I am a church organist and orchestrator. I have been enjoying Dorico 5 Elements very much.
I hate bloated Avid Sibelius Ultimate, which I have used for many years. Their tech support is nearly non-existent!
Is there a way to run the Hauptwerk Pipe Organ in Dorico 5?
Does it possibly interface with Noteperformer 4?
I would gladly switch all of my files over to Dorico and dump Sibelius if I could score and playback realistic or digitally sampled pipe organs—at least three Manuals and Pedals are necessary!
Hi @Glenn_Tiedemann
It seems from the internet site explanation that it comes with a bridge plugin as VST, so it should very well be usable with Dorico (but since I don’t have this instrument, I am not sure if there are limitations in the usage):
An easy way to connect to your DAW host.
The Hauptwerk AU/VST plug-in link changes the way you can use a highly optimized virtual instrument with your host program. Traditional VSTi instruments are limited in the amount of performance they can achieve when running within a Digital Audio Workstation’s own platform. To remove this limitation Hauptwerk itself runs outside of your AU/VST host as a stand-alone application and instead connects through the ‘Hauptwerk AU/VST Link’ in your sequencer providing a bi-directional bridge for MIDI routing as well as audio routing.

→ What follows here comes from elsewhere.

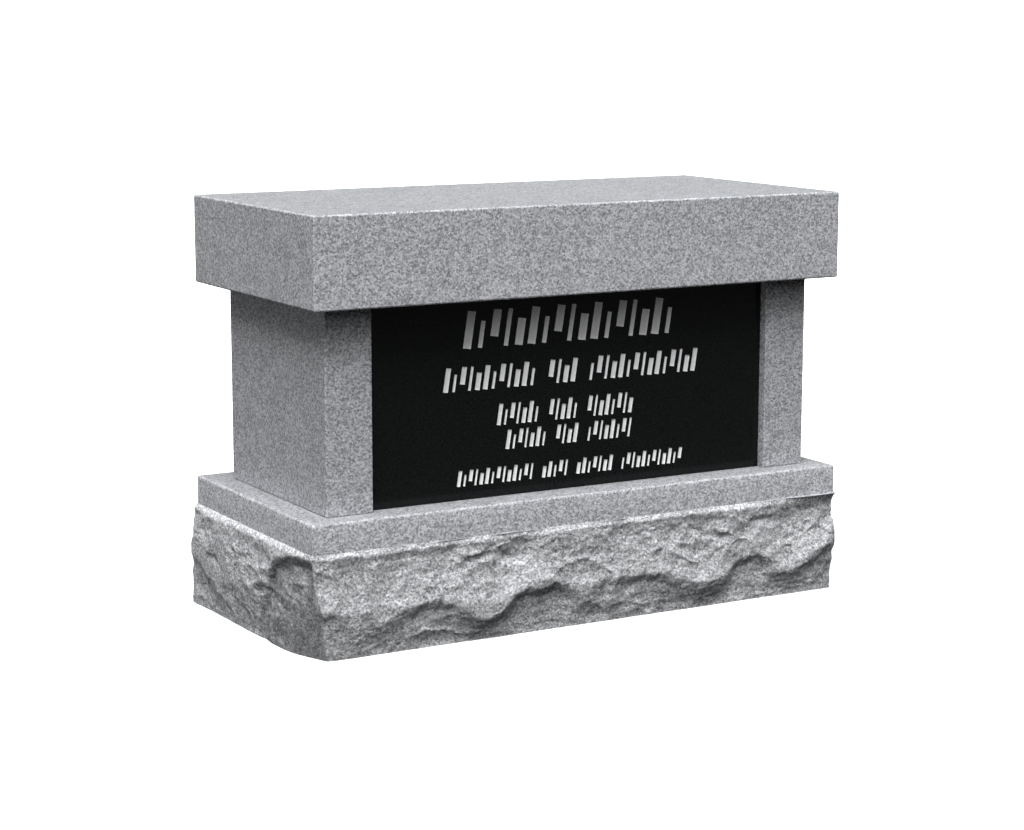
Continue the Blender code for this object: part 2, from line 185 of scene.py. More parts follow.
# The crest's line wanders and is ragged. A grain is the width of a noise's lumps, and a slice
# is the height at which a noise is read, so that two of them don't fall together.
FINE_SHARE = 0.5
CREST_SLICE = 0.3
CREST_WANDER = 0.030
WANDER_GRAIN = 0.05
CREST_RAGGEDNESS = 0.0062
RAGGED_GRAIN = 0.020
RAGGED_FINE_GRAIN = 0.007
CREST_SHARE = 0.45
LEVEL_CLOSING = 1.15

# The rock's main form: slow waves, the sweep down from the ledge, and the swell above the crest
WAVE_DEPTH = 0.0063
WAVE_GRAIN = 0.17
WAVE_FINE_GRAIN = 0.08
LEDGE_SWEEP = 1.3
SWELL_SLICE = 0.9
SWELL_GRAIN = 0.06
SWELL_SHARE = 0.75
SWELL_VARIATION = 0.9
SWELL_RISE = 0.65

# The undercut below the crest is worn unevenly. It is full in a bite and slight between them.
UNDERCUT_SLICE = 1.7
UNDERCUT_GRAIN = 0.035
UNDERCUT_WEAR = 0.9
UNDERCUT_VARIATION = 0.9
UNDERCUT_LEAST = 0.3
UNDERCUT_MOST = 1.2
UNDERCUT_SHARE = 0.10
UNDERCUT_REACH = 0.26
UNDERCUT_SPREAD = 0.5
FOOT_START = 0.05

# Each size of scoop in the relief is its depth, its width and how far its floor leans
SCOOPS = ((0.0036, 0.056, 1.0), (0.0013, 0.021, 1.0), (0.0008, 0.0085, 0.8))
SCOOP_WARP_GRAIN = 1.1
SCOOP_WARP = 0.45
SCOOP_TILT_SPREAD = 7.3
SCOOP_STEEPNESS = 1.5
SCOOP_RIDGE = 1.2
SCOOP_MIDDLE = 0.45
RELIEF_STRETCH = 1.7
ROCK_ROUGHNESS = 0.0026
ROCK_GRAIN = 0.055
ROUGHNESS_FALL = 1.0
ROUGHNESS_STEP = 2.1
ROUGHNESS_LAYERS = 3
GRIT_DEPTH = 0.0015
GRIT_GRAIN = 0.007
GRIT_LAYERS = 2

# The relief is calmer by the ledge and the ground, under the crest, and near the front's left end
CALM_HEIGHT = 0.018
CALM_BELOW_FOOT = 0.006
CALM_BELOW_LEDGE = 0.003
CALM_SHARE = 0.06
CALM_UNDERCUT = 0.3
CALM_UNDERCUT_HEIGHT = 0.010
CALM_STRETCH = 0.35
CALM_PLACE = 0.10
CALM_HALF_WIDTH = 0.16

# The ledge's arris is chipped raggedly, but not at the front right corner
CHIP_SLICE = 0.5
CHIP_DEPTH = 0.0050
CHIP_HEIGHT = 0.0070
CHIP_RAGGEDNESS = 0.0040
CHIP_GRAIN = 0.016
CHIP_FINE_RAGGEDNESS = 0.0025
CHIP_FINE_GRAIN = 0.006
KEPT_PLACE = 1.0
KEPT_HALF_WIDTH = 0.10
KEPT_FULL = 1.3

# Painted shade darkens the stone below a deep shelf, in a broken corner and in patches under the
# crest.
# The band along the ledge is painted paler: partly the bruising of the tool's blows, partly a painted
# highlight.
PAINTED_SHADE = 0.68
PAINTED_SHADE_DEPTH = 0.013
PAINTED_SHADE_BREAK = 0.020
PAINTED_SHADE_MOST = 0.55
UNDERCUT_PAINTED_SHADE = 0.5
UNDERCUT_PAINTED_SHADE_HEIGHT = 0.012
UNDERCUT_PAINTED_SHADE_GRAIN = 0.022
UNDERCUT_PAINTED_SHADE_COVER = 0.10
LIP_PAINTED_SHADE = 0.30
LIP_PAINTED_SHADE_HEIGHT = 0.015
MOTTLE = 0.7
MOTTLE_GRAIN = 0.014
FINE_MOTTLE = 0.4
FINE_MOTTLE_GRAIN = 0.006
# How much paler the band along the ledge is, and how high it reaches: partly bruising, partly a
# painted highlight
LEDGE_HIGHLIGHT_AND_BRUISING = 0.24
LEDGE_HIGHLIGHT_AND_BRUISING_HEIGHT = 0.010


def hidden_bites():
    """Bites on the right side and the back, spread evenly and varied a little."""
    draw = random.Random(HIDDEN_SEED)
    bites = []
    for index in range(HIDDEN_BITES):
        even = HIDDEN_START + HIDDEN_STRETCH * index / (HIDDEN_BITES - 1)
        place = even + draw.uniform(-HIDDEN_SHIFT, HIDDEN_SHIFT)
        bites.append((place, draw.uniform(*HIDDEN_HALF_WIDTHS), draw.uniform(*HIDDEN_HEIGHTS)))
    return bites


BITES = SHOWN_BITES + tuple(hidden_bites())


def smooth(value):
    """0 below 0, 1 above 1, and a soft step between."""
    value = min(max(value, 0.0), 1.0)
    return value * value * (3 - 2 * value)


def apart(place, other):
    """How far apart two places round the base are, the shorter way round."""
    gap = abs(place - other) % 4
    return min(gap, 4 - gap)


def two_grains(point, coarse, fine):
    """Noise of one grain, under a finer one that is half as strong."""
    return noise.noise(point / coarse) + FINE_SHARE * noise.noise(point / fine)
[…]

I don’t think that at the moment can be interfaced with Note Performer Playback Engines (if this is what you mean). But you can surely combine it together with other libraries in your Playback Template so that you can use it for the organs sounds and any other VST library for other instruments (if those things are what you mean).

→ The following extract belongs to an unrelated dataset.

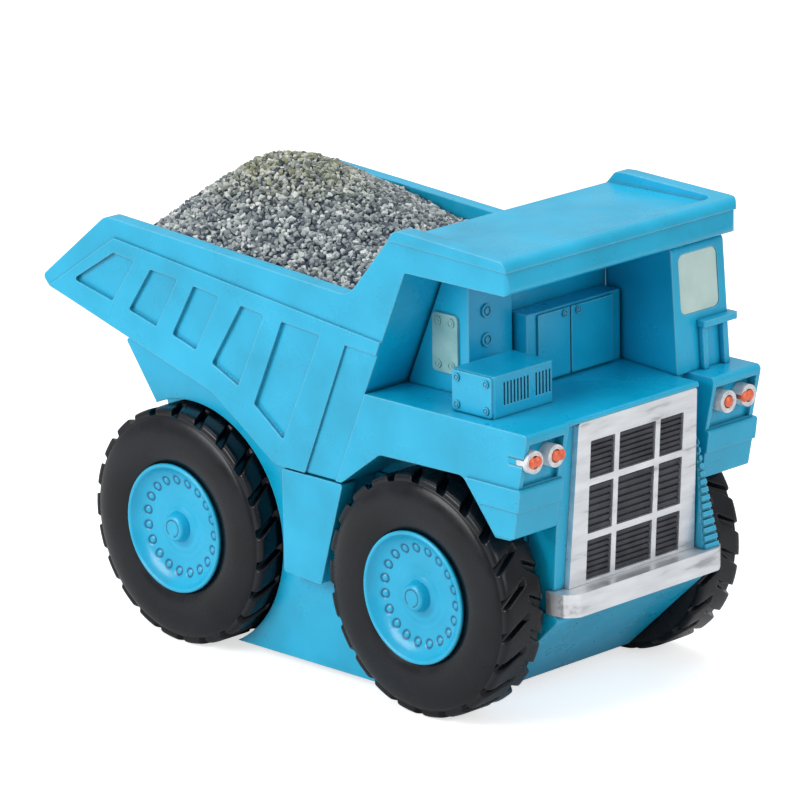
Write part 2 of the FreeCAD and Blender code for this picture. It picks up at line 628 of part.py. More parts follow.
# Stations along the heap: x, height at the walls, height in the middle.
HEAP = [(-88.0, 111.0, 115.5), (-80.0, 119.5, 127.5), (-66.0, 129.0, 141.0), (-54.0, 130.5, 148.6),
        (-43.0, 130.5, 149.6), (-30.0, 128.0, 146.6), (-17.0, 124.6, 141.3), (-4.0, 123.6, 136.4),
        (10.0, 122.0, 131.0), (24.0, 120.6, 126.6), (37.0, 120.4, 124.0)]
SHOULDER_SHARE = 0.62          # how much of the heap's rise is reached half way up its flank


def gravel_load(bed):
    """Heap of crushed stone, bonded into one piece that fills the bed."""
    left = RAIL_LEFT_Y - 0.2
    right = RAIL_RIGHT_Y + 0.2
    sections = []
    for x, edge, crown in HEAP:
        floor = load_floor_z(x)
        flank = edge + SHOULDER_SHARE * (crown - edge)
        ridge = Part.BSplineCurve()
        ridge.interpolate([vec(x, left, edge), vec(x, left / 2, flank), vec(x, 0, crown),
                           vec(x, right / 2, flank), vec(x, right, edge)])
        edges = [
            Part.LineSegment(vec(x, right, floor), vec(x, left, floor)),
            Part.LineSegment(vec(x, left, floor), vec(x, left, edge)), ridge,
            Part.LineSegment(vec(x, right, edge), vec(x, right, floor)),
        ]
        sections.append(Part.Wire([edge_curve.toShape() for edge_curve in edges]))
    heap = Part.makeLoft(sections, True, True).cut(bed)
    return max(heap.Solids, key=lambda solid: solid.Volume)


# ---- Cab and deck equipment ---------------------------------------------------------------
CAB_TOP_Z = 136.8
CAB_SIDE_Y = 51.2


def cab_front_x(z):
    """The cab's front leans back a little."""
    return 95.3 - 0.074 * (z - DECK_Z)


def cab_shell():
    """Cab on the left front corner of the deck, hollow, with openings for its windows."""
    plan = [(98.0, 26.8, 1.5), (98.0, CAB_SIDE_Y, 2.0), (62.0, CAB_SIDE_Y, 1.5), (62.0, 31.4)]
    body = slab_z(plan, DECK_Z, CAB_TOP_Z)
    profile = [(60.0, DECK_Z), (cab_front_x(DECK_Z), DECK_Z), (cab_front_x(CAB_TOP_Z), CAB_TOP_Z, 2.0),
               (60.0, CAB_TOP_Z)]
    body = body.common(slab_y(profile, 20.0, 60.0))
    wall = 2.6
    room = block(62.0 + wall, cab_front_x(CAB_TOP_Z) - wall, 31.4 + wall, CAB_SIDE_Y - wall,
                 DECK_Z - 1.0, CAB_TOP_Z - wall)
    return body.cut([room, window_block(0.0), side_window_block(0.0)]).Solids[0]


WINDSCREEN = ((30.6, 48.0), (115.0, 133.8))
SIDE_WINDOW = ((68.0, 88.0), (115.2, 133.4))
GLASS_DEPTH = 0.9


def window_block(inset):
    """Rounded block at the windscreen, reaching into the wall by the glass's depth."""
    (y0, y1), (z0, z1) = WINDSCREEN
    outline = [(y0 + inset, z0 + inset, 2.4), (y1 - inset, z0 + inset, 2.4),
               (y1 - inset, z1 - inset, 2.4), (y0 + inset, z1 - inset, 2.4)]
    slab = slab_x(outline, 88.0, 100.0)
    front = [(cab_front_x(DECK_Z) - GLASS_DEPTH, DECK_Z), (cab_front_x(DECK_Z) + 5, DECK_Z),
             (cab_front_x(CAB_TOP_Z) + 5, CAB_TOP_Z), (cab_front_x(CAB_TOP_Z) - GLASS_DEPTH, CAB_TOP_Z)]
    return slab.common(slab_y(front, 20.0, 60.0))


def side_window_block(inset):
    (x0, x1), (z0, z1) = SIDE_WINDOW
    outline = [(x0 + inset, z0 + inset, 2.4), (x1 - inset, z0 + inset, 2.4),
               (x1 - inset, z1 - inset, 2.4), (x0 + inset, z1 - inset, 2.4)]
    return slab_y(outline, CAB_SIDE_Y - GLASS_DEPTH, CAB_SIDE_Y + 2.0)


def cab_windscreen():
    """Pane set in the cab's front, standing slightly below the wall's surface."""
    front = [(80.0, DECK_Z), (cab_front_x(DECK_Z) - 0.3, DECK_Z),
             (cab_front_x(CAB_TOP_Z) - 0.3, CAB_TOP_Z), (80.0, CAB_TOP_Z)]
    return window_block(0.05).common(slab_y(front, 20.0, 60.0)).Solids[0]


def cab_side_window():
    return side_window_block(0.05).common(block(60.0, 100.0, 0.0, CAB_SIDE_Y - 0.3, 90.0, 140.0)).Solids[0]


def grab_rail():
    """Guard in front of the cab: two posts under a ledge that reaches past the cab's side."""
    ledge_z = 110.8
    posts = [slab_y([(94.6, DECK_Z), (97.2, DECK_Z), (96.4, ledge_z), (93.6, ledge_z)], low, low + 2.0)
             for low in (37.6, 46.8)]
    ledge = slab_z([(92.0, 37.2, 0.6), (97.6, 37.2, 0.6), (97.6, 53.0, 1.6), (92.0, 53.0, 1.6)],
                   ledge_z - 0.2, ledge_z + 1.8)
    frame = fused(posts + [ledge])
    return frame.cut(cab_envelope()).Solids[0]


def cab_envelope():
    """Space that the cab's outside takes up, for pieces that butt against it."""
    profile = [(60.0, DECK_Z), (cab_front_x(DECK_Z), DECK_Z), (cab_front_x(CAB_TOP_Z), CAB_TOP_Z),
               (60.0, CAB_TOP_Z)]
    return slab_y(profile, 20.0, CAB_SIDE_Y)


BOX_X = (69.6, 86.5)
BOX_Y = (-44.3, -18.5)
BOX_TOP_Z = 110.3


def air_cleaner_box():
    """Intake box on the deck, with two banks of upright louvres in its front."""
    body = slab_z([(BOX_X[0], BOX_Y[0]), (BOX_X[1], BOX_Y[0], 0.8), (BOX_X[1], BOX_Y[1], 0.8),
                   (BOX_X[0], BOX_Y[1])], DECK_Z, BOX_TOP_Z)
    depth = 0.8
    pitch = 1.45
    slots = []
    for start, count in ((-40.0, 8), (-26.2, 5)):
        for i in range(count):
            y = start + pitch * i
            slots.append(block(BOX_X[1] - depth, BOX_X[1] + 1, y, y + 0.7, DECK_Z + 3.6, BOX_TOP_Z - 2.4))
    return body.cut(slots).Solids[0]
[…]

To export your files from Sibelius it is suggested to use the Dolet plugin instead of the built in XML export of Sibelius. It should bring better results. (and in DORICO [corrected: thank you @derrek] you have many preferences for XML import that you can activate/deactivate as needed, and if you deactivate most of that options, apart from “text items”, Dorico will recreate the visualisation with its magical algorithms.)
From the Dorico Edition Comparison page, it looks like Expression maps are supported on all versions.

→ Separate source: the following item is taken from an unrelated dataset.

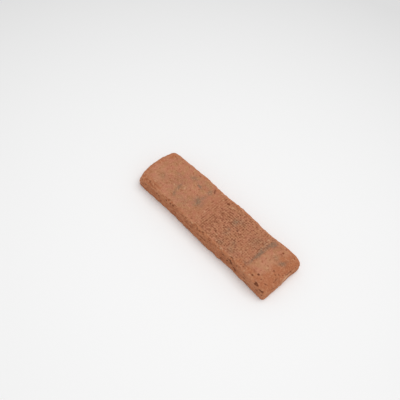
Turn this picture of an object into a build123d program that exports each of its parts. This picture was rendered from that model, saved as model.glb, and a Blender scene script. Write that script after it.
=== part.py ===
from build123d import *

import os
from math import sqrt

# A tumbled clay brick slip, lying on its sawn back. +X is its near end, +Y its high bed edge,
# and +Z leaves the weathered face. The origin is the middle of the back.
slip_length = 216.0
slip_height = 63.5
slip_thickness = 20.0

# Corner radii in plan at the back, and what three of them gain for each millimetre of wear above
near_low_corner = 4.0
near_high_corner = 3.0
far_high_corner = 9.0
far_low_corner = 5.0
near_low_growth = 0.8
high_growth = 0.3

# The far low corner is worn into a bevel: what its radius gains by the face, and over what drop
far_low_wear_run = 14.0
far_low_wear_drop = 14.0

# The worn shoulder of each side: how far it runs in over the face, and how far down the side
near_shoulder_run = 19.0
near_shoulder_drop = 13.0
far_shoulder_run = 6.0
far_shoulder_drop = 5.0
low_shoulder_run = 4.0
low_shoulder_drop = 4.0
high_shoulder_run = 4.5
high_shoulder_drop = 5.0

# How far each side wanders in from a true rectangle
low_waist = 1.2
low_hollow = 1.3
high_hollow = 1.8
high_crest = 0.3
high_dip = 1.8
high_shelf = 0.8
high_fall = 2.9
near_low_lean = 1.0
near_high_lean = 0.2
far_low_lean = 2.6
far_high_lean = 1.6

# Where they wander, measured from the near end
low_waist_place = 150.0
low_bulge_place = 90.0
low_hollow_place = 60.0
high_hollow_place = 48.5
high_crest_place = 92.0
high_dip_place = 127.0
high_shelf_place = 152.0

# The pressed panel of the face. It runs from the far end to a pad left proud near the near end,
# and a shallow groove marks where they meet
pad_edge_place = 36.0
panel_depth = 0.35
groove_width = 5.0
groove_depth = 0.6

# Chips out of the two long arrises: place along, length, depth. A place counts from the near
# end, or from the far end where it is negative
low_chips = [(55, 14, 2.0), (74, 7, 1.2), (117, 10, 1.2), (-57, 16, 1.8), (-19, 26, 2.8)]
high_chips = [(47, 18, 1.6), (81, 10, 0.8), (134, 14, 1.6), (-22, 12, 1.6)]

# Hollows broken out of the low side: place along, height above the back, length, depth
side_hollows = [(57, 12, 12, 2.8), (47, 6, 6, 2.4), (119, 13, 8, 1.2), (-68, 8, 16, 1.8)]

# The break at the foot of the near end: place across, height, length, depth
end_break = (10, 4, 24, 1.2)

# Open pits: place along, gap from the low side (or from the high side where negative), radius
pits = [
    (17.0, 0.6, 2.2),
    (14.5, 0.8, 1.9),
    (5.0, 0.9, 1.5),
    (22.0, 11.0, 1.2),
    (26.5, 5.5, 1.1),
    (13.5, 28.0, 1.0),
    (21.5, -11.0, 1.2),
    (100.5, 2.5, 1.1),
    (93.0, 16.0, 1.1),
    (88.0, -10.0, 0.9),
    (110.0, -10.0, 1.8),
]
pit_sink = 0.2

# The sawn back's arris
saw_arris = 0.5

near_face = slip_length / 2
far_face = -slip_length / 2


def along(place):
    """X of a place counted from the near end, or from the far end where negative."""
    return near_face - place if place >= 0 else far_face - place


def inset(height, run, drop):
    """How far a worn shoulder stands in from its side at a height above the back."""
    risen = max(0.0, height - (slip_thickness - drop)) / drop
    return run * (1 - sqrt(max(0.0, 1 - risen**2)))


def shoulder_height(gap, run, drop):
    """How high a worn shoulder stands above the back, at a gap in from its side."""
    rise = max(0.0, 1 - gap / run)
    return slip_thickness - drop * (1 - sqrt(max(0.0, 1 - rise**2)))


def level_outline(height):
    """The slip's outline in plan at a height above the back."""
    back_in = max(0.0, saw_arris - height)
    near_in = back_in + inset(height, near_shoulder_run, near_shoulder_drop)
    far_in = back_in + inset(height, far_shoulder_run, far_shoulder_drop)
    low_in = back_in + inset(height, low_shoulder_run, low_shoulder_drop)
    high_in = back_in + inset(height, high_shoulder_run, high_shoulder_drop)
    near = near_face - near_in
    far = far_face + far_in
    low = -slip_height / 2 + low_in
    high = slip_height / 2 - high_in
    near_low = near - near_low_lean
    near_high = near - near_high_lean
    far_low = far + far_low_lean
    far_high = far + far_high_lean
    near_low_r = near_low_corner + near_low_growth * (near_in + low_in)
    near_high_r = near_high_corner + high_growth * (near_in + high_in)
    far_high_r = far_high_corner + high_growth * (far_in + high_in)
    far_low_r = far_low_corner + inset(height, far_low_wear_run, far_low_wear_drop)
    near_low_y = low + near_low_r
    near_high_y = high - near_high_r
    far_low_y = low + far_low_r
    far_high_y = high - high_fall - far_high_r
    with BuildSketch(Plane.XY.offset(height)) as outline:
        with BuildLine():
            low_side = Spline(
                (far_low + far_low_r, low),
                (near_face - low_waist_place, low + low_waist),
                (near_face - low_bulge_place, low),
                (near_face - low_hollow_place, low + low_hollow),
                (near_low - near_low_r, low),
                tangents=((1, 0), (1, 0)),
            )
            near_end = Spline(
                (near_low, near_low_y),
                (near, (near_low_y + near_high_y) / 2),
                (near_high, near_high_y),
                tangents=((0, 1), (0, 1)),
            )
            high_side = Spline(
                (near_high - near_high_r, high),
                (near_face - high_hollow_place, high - high_hollow),
                (near_face - high_crest_place, high - high_crest),
                (near_face - high_dip_place, high - high_dip),
                (near_face - high_shelf_place, high - high_shelf),
                (far_high + far_high_r, high - high_fall),
                tangents=((-1, 0), (-1, 0)),
            )
            far_end = ThreePointArc(
                (far_high, far_high_y),
                (far, (far_low_y + far_high_y) / 2),
                (far_low, far_low_y),
            )
            TangentArc(low_side @ 1, near_end @ 0, tangent=(1, 0))
            TangentArc(near_end @ 1, high_side @ 0, tangent=(0, 1))
            Spline(high_side @ 1, far_end @ 0, tangents=((-1, 0), far_end % 0))
            Spline(far_end @ 1, low_side @ 0, tangents=(far_end % 1, (1, 0)))
        make_face()
    return outline.sketch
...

An alternative to Hauptwerk is the Garritan Pipe Organs, using the ARIA Player VST.
It uses much less CPU and RAM than Hauptwerk, though it’s perhaps harder to configure and change stops. One good thing about its being lightweight is that you can run multiple instances of it and switch between them.
My question, Ben, was whether Elements would allow Glenn to configure custom Expression Maps to take advantage of Hauptwerk and change stops easily. (I admit I didn’t make that clear enough.)
Thanks for the shoutout. Truth is, I RARELY use Dorico’s playback functionality. While I am indeed a HW user, I make real recordings, and sync my videos to those. I haven’t had Dorico drive HW in well over a year, and even then, I did stop controls and recording directly in HW. I do know there are other users on the forum who have done expression maps, but I cannot recall now their names.
Garritan cannot hold a candle to HW in terms of sonic quality. To my ear at least, the Garritan organ is hardly better than a 1990’s Casio keyboard’s “church organ” sound (I’m not a fan of organteq either, although there are people who like it). HW recordings can be indistinguishable from recordings made on the real instrument.